# Label Printer Recommendation - Cable Tags



## drmike (Jul 9, 2015)

Looking for group recommendation here...

Shopping for a label printer to label cables of all sorts and other wired assets.  Something handheld and non PC would be great so can be used in the field.

Anyone using such devices in their shop / racks?  What brands/models have been good experience for you?

Budget is $20 - $100.


----------



## DomainBop (Jul 9, 2015)

upper end of your price range but it works well, Brady BMP21-PLUS: http://www.amazon.com/Brady-BMP21-PLUS-Handheld-Printer-Multi-Line/dp/B00IELD1O4/ref=sr_1_3?ie=UTF8&qid=1436472041&sr=8-3&keywords=handheld+label+printer

cheaper and similar features but I think Brady's products are more durable, Dymo RhinoPro 5200. http://www.amazon.com/RhinoPRO-Industrial-Label-Printer-1755749/dp/B002M1DEM6/ref=sr_1_8?ie=UTF8&qid=1436472041&sr=8-8&keywords=handheld+label+printer


----------



## MartinD (Jul 9, 2015)

I've always used a Dymo.

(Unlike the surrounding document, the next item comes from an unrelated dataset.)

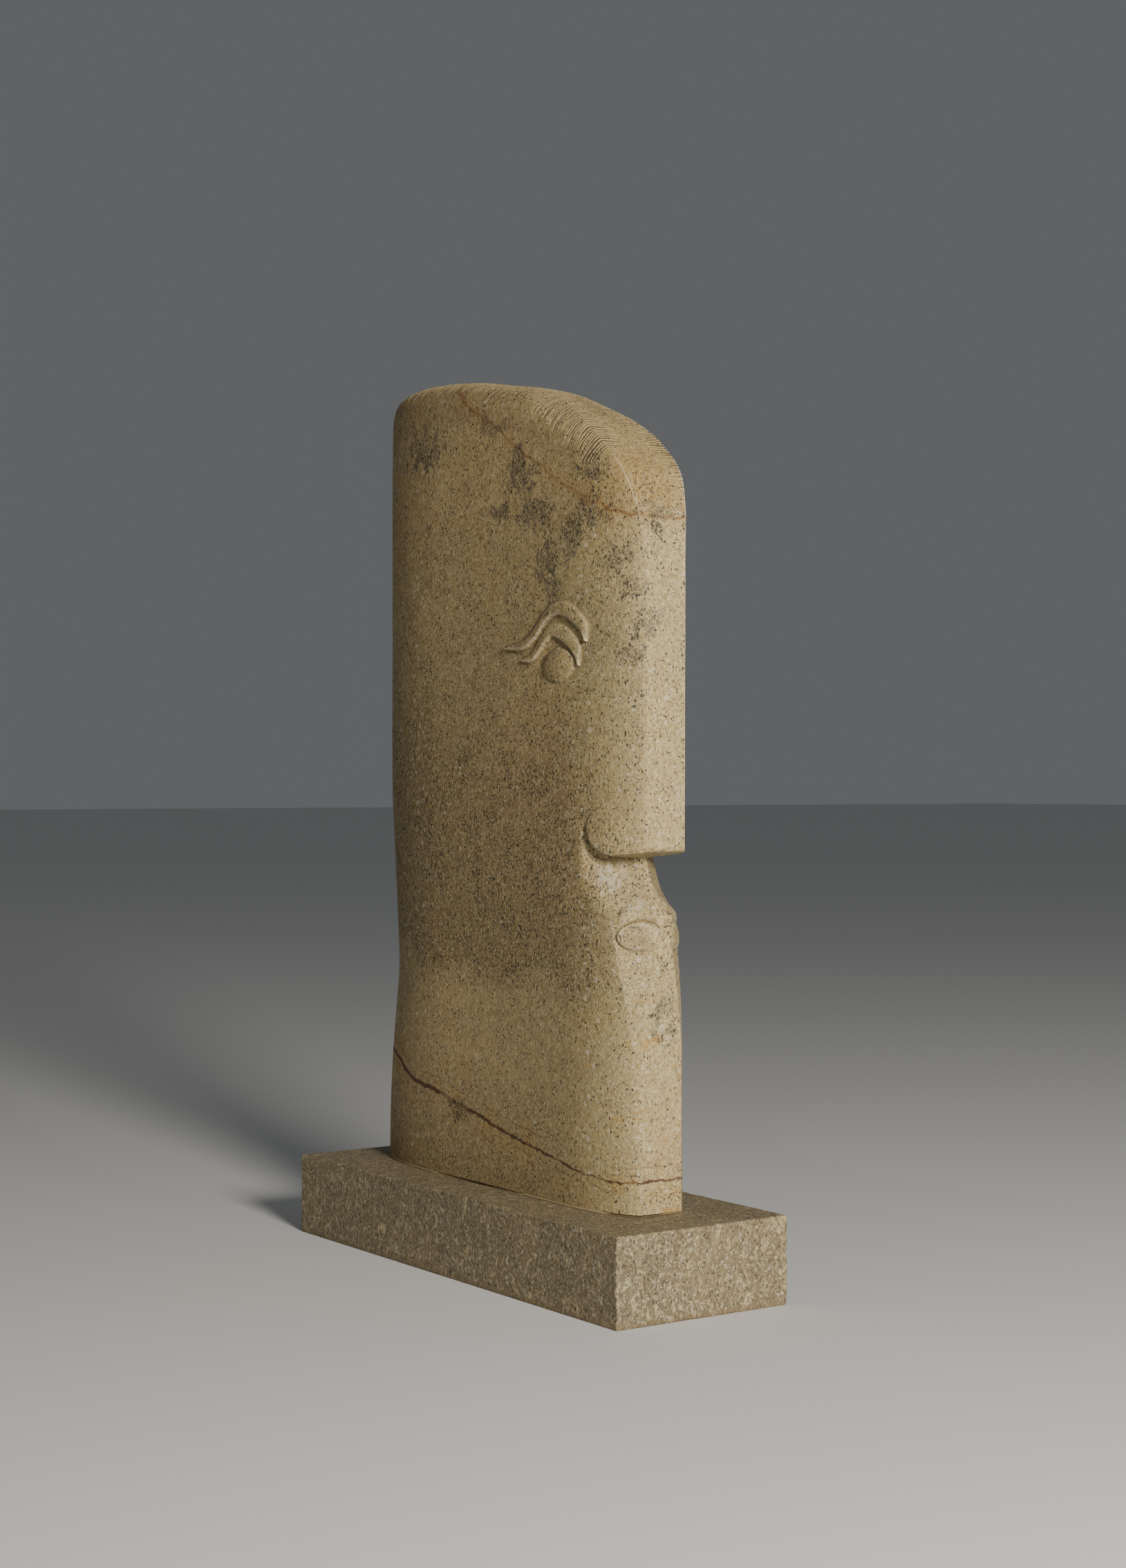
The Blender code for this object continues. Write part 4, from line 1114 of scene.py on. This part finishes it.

Hasn't failed me yet...Well, that time I bought the wrong tape size and couldn't label anything


----------



## drmike (Jul 9, 2015)

DomainBop said:


> cheaper and similar features but I think Brady's products are more durable, Dymo RhinoPro 5200. http://www.amazon.com/RhinoPRO-Industrial-Label-Printer-1755749/dp/B002M1DEM6/ref=sr_1_8?ie=UTF8&qid=1436472041&sr=8-8&keywords=handheld+label+printer


That Dymo RhinoPro 5200 looks great for $70-80.  Nice to see they have shrink wrap and other types of labels for these.  Means it won't be just office kit, but can use in field too.

Very appreciated and great recommendation.


----------